John Pansini | 22 comments As far as I am concerned it will be. Thanks for your understanding.

One more thing. Please accept my apology for misunderstanding by going to:

https://www.goodreads.com/topic/show/...

You can get a free spy thriller! Written by me! Now how about that! (Please forgive my overuse of the "!" )

Forgot to mention, this book has a strong female lead.

Take care,
JP


message 46: by Stacey B (new)

Stacey B | 34 comments John wrote: "As far as I am concerned it will be. Thanks for your understanding.

One more thing. Please accept my apology for misunderstanding by going to:

https://www.goodreads.com/topic/show/......"


Cant resist a female lead.:)
Thank you for the kind offer.


message 47: by Susan (new)

Susan (susancz) | 8 comments Don’t believe I have commented here before. My favorite spy/agent is Quiller, read and reread. I’ve read most of LeCarre and the best of Geoffrey Household. I haven’t found any others that I enjoy as much or can stick with, including James Bond. I don’t read family/romance sagas or look for sex scenes. As a kid I loved Mary Stewart. I enjoy adventure stories. Gosh I need a good book. I’ve turned to the fantasy/horror of Jeff Vandermeer-terrific.


message 48: by Feliks, Moderator (new)

Feliks (dzerzhinsky) | 727 comments Mod
Reminder to John Pansini, who is a newcomer to the group

the above two messages offering a book promo are a type of post which may only be placed in the 'author promo' section of the group.

I let them stand for a while because its a harmless error by a new group member.

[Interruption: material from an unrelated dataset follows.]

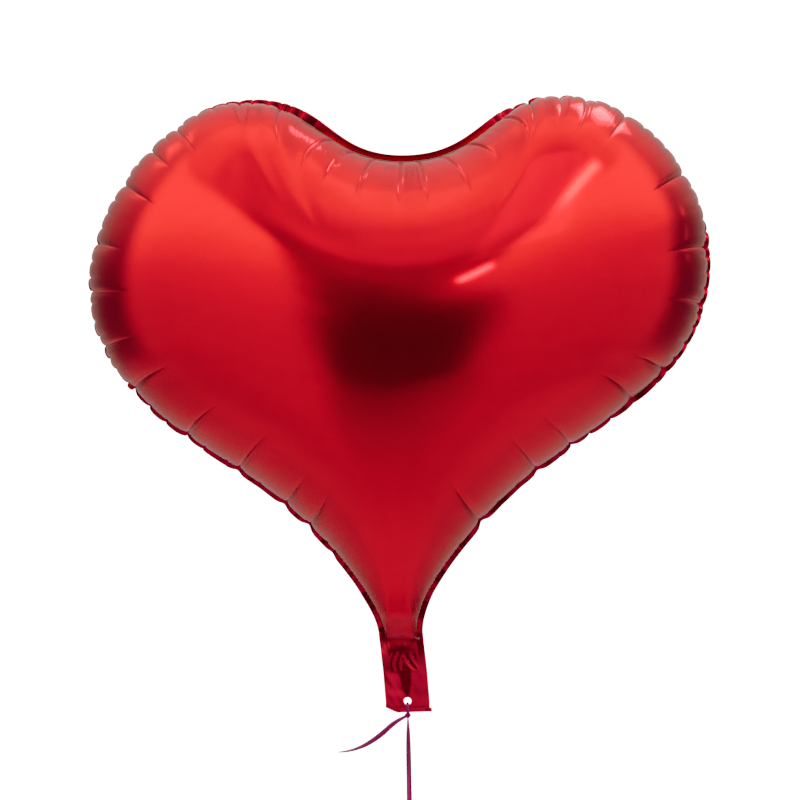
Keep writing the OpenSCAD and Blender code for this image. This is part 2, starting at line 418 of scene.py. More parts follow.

the reason for the guideline is that this kind of thing used to be an enormous problem all over the Goodreads groups area of the site.


message 49: by John (new)

John Pansini | 22 comments Thanks for letting me know, Felix. I will immediately delete.


message 50: by Feliks, Moderator (new)

Feliks (dzerzhinsky) | 727 comments Mod
All good.

I admit it may seem like a fussy restriction but, it helps in the long run.

and there's always ways to get your free offer across to other members. you can PM them, for instance.